With Trump’s threats of a lawsuit looming and a new wave of online hate to consider, Daniels has changed her approach. She brought up her daughter more often than her career in her 60 Minutes interview, for which she wore a button-down shirt and uncharacteristically subtle eye makeup. She occasionally tried to lighten the mood with a joke, but she didn’t fill dead space with girlish giggles as she did on Kimmel. If Daniels appears more believable on 60 Minutes than she did on Kimmel, it’s because, for women, the distance between being a trustworthy victim of threats and being a greedy liar can be as narrow as a modest blouse and some good PR advice.
Cooper lent another layer of credibility to the broadcast. Unlike Kimmel, he approached Daniels with empathy, as someone with smarts and legitimate concerns. His unflustered lines of questioning drained the blood out of the sex parts of Daniels’ story, even the spanking bit, leaving viewers to focus on the disturbing threats made against her and the Trump team’s possible violations of campaign finance law. (The studiously dull, highly edited production style of 60 Minutes helped set the sober tone too.) One could argue that the sex part of Trump’s sexual indiscretions is extremely germane, because he and a major portion of his base have a demonstrated interest in regulating sex and punishing people for having it. But, as Kimmel and the hubbub around Trump’s “pee tape” have shown, a little bit of sex talk can easily drown out other critical points of a narrative.

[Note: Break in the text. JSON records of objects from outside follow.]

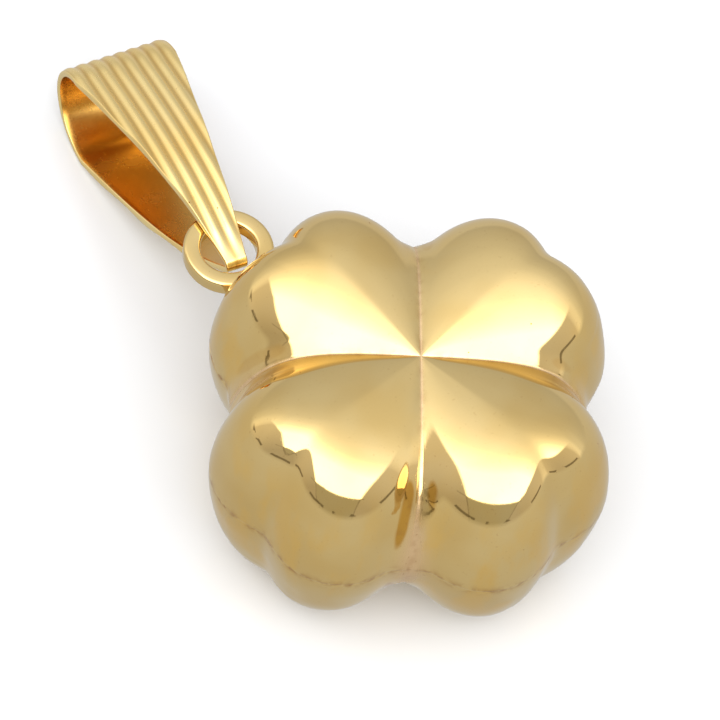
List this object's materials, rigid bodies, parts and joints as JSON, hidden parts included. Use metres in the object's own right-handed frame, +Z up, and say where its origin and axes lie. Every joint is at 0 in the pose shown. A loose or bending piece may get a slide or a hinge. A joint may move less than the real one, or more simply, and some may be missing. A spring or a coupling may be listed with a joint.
{
  "type": "puffed four leaf clover pendant with bail",
  "caption": "Hollow puffed clover pendant in polished yellow gold with a soldered ring and a fluted teardrop bail for a chain.",
  "frame": {"origin": "centre of the whole pendant's box, on the floor under the crests of the leaves", "axes": "+Y from the clover to its ring and bail, +X to the right seen from the front, +Z up out of the front face"},
  "size_m": [0.0132, 0.0236, 0.0084],
  "materials": {
    "polished_gold": "polished"
  },
  "bodies": {
    "root": {"clover": "polished_gold", "bail": "polished_gold"}
  },
  "joints": []
}
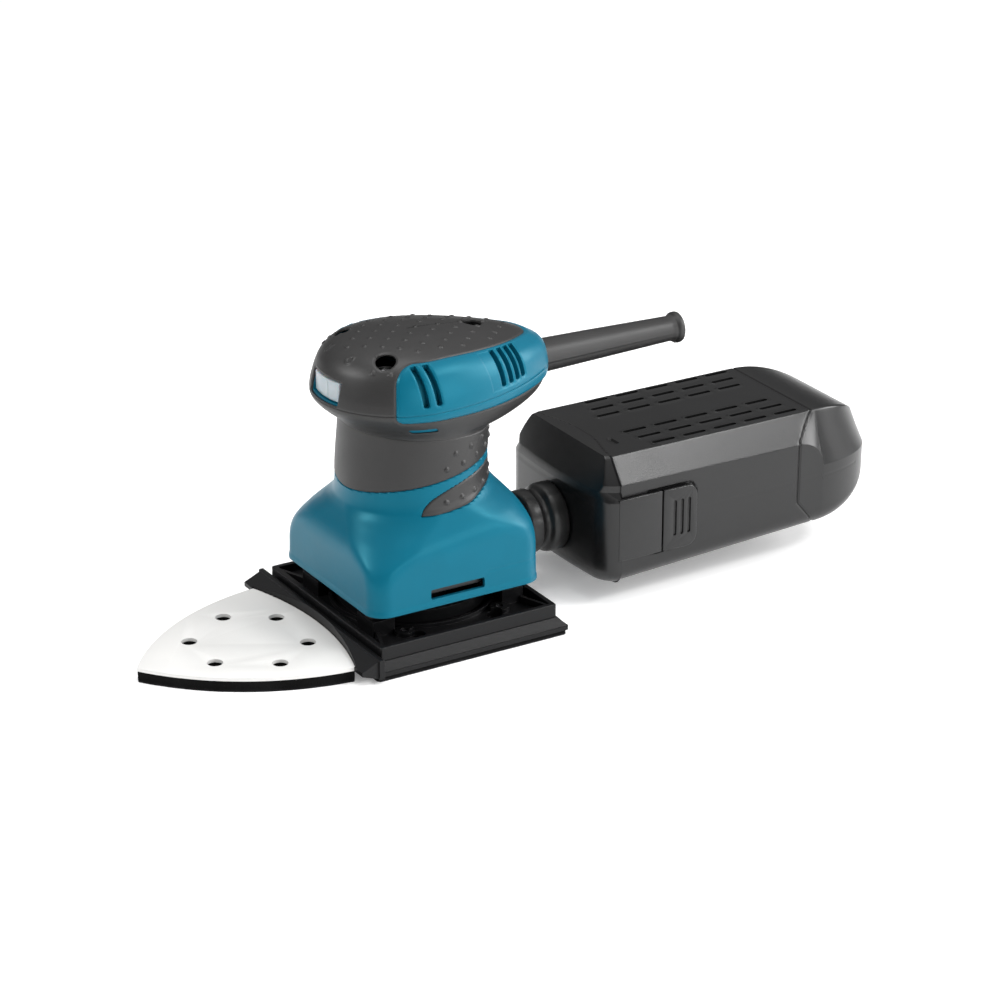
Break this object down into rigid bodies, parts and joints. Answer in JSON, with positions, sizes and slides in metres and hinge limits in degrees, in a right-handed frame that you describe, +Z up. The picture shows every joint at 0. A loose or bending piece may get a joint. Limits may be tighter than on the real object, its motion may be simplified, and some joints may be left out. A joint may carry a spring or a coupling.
{
  "type": "orbital sander",
  "caption": "Palm-grip orbital sander: square pad with a pale delta tip, teal motor housing, soft-grip head with vents, rocker switch, and a slide-off dust box behind.",
  "frame": {"origin": "on the pad's working face, where the motor's axis meets it", "axes": "+Z up the motor's axis to the head; the delta tip points to -Y, the dust box and cord guard to +Y; +X is the user's left-hand side when looking from the tip"},
  "size_m": [0.1154, 0.3799, 0.141],
  "materials": {
    "teal_plastic": "satin moulded plastic",
    "grip_elastomer": "matte textured elastomer",
    "black_plastic": "satin moulded plastic",
    "pad_plastic": "satin moulded plastic",
    "pad_foam": "closed-cell foam",
    "hook_felt": "hook-and-loop sheet",
    "white_plastic": "smooth satin",
    "smoke_plastic": "frosted translucent",
    "warm_grey_plastic": "satin",
    "filter_cloth": "non-woven filter cloth",
    "steel": "machined",
    "bearing_steel": "ground",
    "lamination": "stacked sheet steel",
    "copper": "enamelled copper wire",
    "brass": "drawn brass",
    "carbon": "pressed carbon",
    "rubber": "soft rubber"
  },
  "bodies": {
    "housing": {"motor_housing": "teal_plastic", "neck_grip": "grip_elastomer", "rear_grip": "grip_elastomer", "head_base": "teal_plastic", "base_grip": "grip_elastomer", "top_cover": "teal_plastic", "top_grip": "grip_elastomer", "cover_screws": "steel", "cord_guard": "rubber", "cord_clamp": "black_plastic", "clamp_screws": "steel", "bearing_plate": "black_plastic", "lower_bearing": "bearing_steel", "baffle_plate": "black_plastic", "stator_core": "lamination", "field_coils": "copper", "brush_plate": "black_plastic", "brush_holder_left": "brass", "brush_holder_right": "brass", "carbon_brush_left": "carbon", "carbon_brush_right": "carbon", "brush_spring_left": "steel", "brush_spring_right": "steel", "upper_bearing": "bearing_steel", "upper_bearing_holder": "black_plastic", "switch_body": "black_plastic", "rocker_pin": "steel", "rocker_bracket": "black_plastic", "exhaust_spigot": "warm_grey_plastic"},
    "rotor": {"motor_shaft": "steel", "eccentric_hub": "lamination", "pad_washer": "steel", "pad_bolt": "steel", "cooling_fan": "black_plastic", "armature_core": "lamination", "armature_windings": "copper", "commutator": "copper"},
    "pad": {"hook_sheet": "hook_felt", "main_foam": "pad_foam", "backing_plate": "pad_plastic", "pad_frame": "pad_plastic", "delta_hook_sheet": "hook_felt", "delta_foam": "pad_foam", "delta_plate": "white_plastic", "pad_bearing": "bearing_steel", "bearing_retainer": "steel", "pad_screws": "steel", "leg_front_left": "rubber", "leg_front_right": "rubber", "leg_rear_left": "rubber", "leg_rear_right": "rubber"},
    "rocker": {"power_rocker": "smoke_plastic"},
    "dust_front": {"nozzle_cuff": "rubber", "box_front": "black_plastic"},
    "dust_rear": {"box_rear": "black_plastic", "end_cap": "black_plastic", "filter_frame": "black_plastic", "filter_sheet": "filter_cloth"},
    "left_latch": {"latch_left": "black_plastic"},
    "right_latch": {"latch_right": "black_plastic"}
  },
  "joints": [
    {"name": "rotor_spin", "type": "hinge", "parent": "housing", "child": "rotor", "pos_m": [0, 0, 0], "axis": [0, 0, 1], "continuous": true},
    {"name": "pad_orbit", "type": "hinge", "parent": "rotor", "child": "pad", "pos_m": [0, 0.00075, 0], "axis": [0, 0, 1], "continuous": true},
    {"name": "rocker_tilt", "type": "hinge", "parent": "housing", "child": "rocker", "pos_m": [0, -0.0334, 0.1207], "axis": [0, 0, -1], "range_deg": [0, 10]},
    {"name": "box_pull", "type": "slide", "parent": "housing", "child": "dust_front", "axis": [0, 1, 0], "range_m": [0, 0.03]},
    {"name": "box_open", "type": "slide", "parent": "dust_front", "child": "dust_rear", "axis": [0, 1, 0], "range_m": [0, 0.05]},
    {"name": "latch_left_press", "type": "hinge", "parent": "dust_rear", "child": "left_latch", "pos_m": [-0.0427, 0.127, 0.038], "axis": [0, 0, 1], "range_deg": [0, 4], "stiffness_Nm_per_rad": 0.05},
    {"name": "latch_right_press", "type": "hinge", "parent": "dust_rear", "child": "right_latch", "pos_m": [0.0427, 0.127, 0.038], "axis": [0, 0, -1], "range_deg": [0, 4], "stiffness_Nm_per_rad": 0.05}
  ],
  "couplings": [
    {"joint": "pad_orbit", "follows": "rotor_spin", "ratio": -1}
  ]
}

And, critically for Daniels, sex talk is often used to drape a cover of scuttlebutt or disgrace over women’s narratives, camouflaging truths with prurience. Cooper and the 60 Minutes producers resisted that impulse. The interviewer becomes a proxy for the audience in a televised conversation like the one the program aired Sunday night. Sometimes, viewers need to watch a trusted man take a woman seriously before they can do it themselves.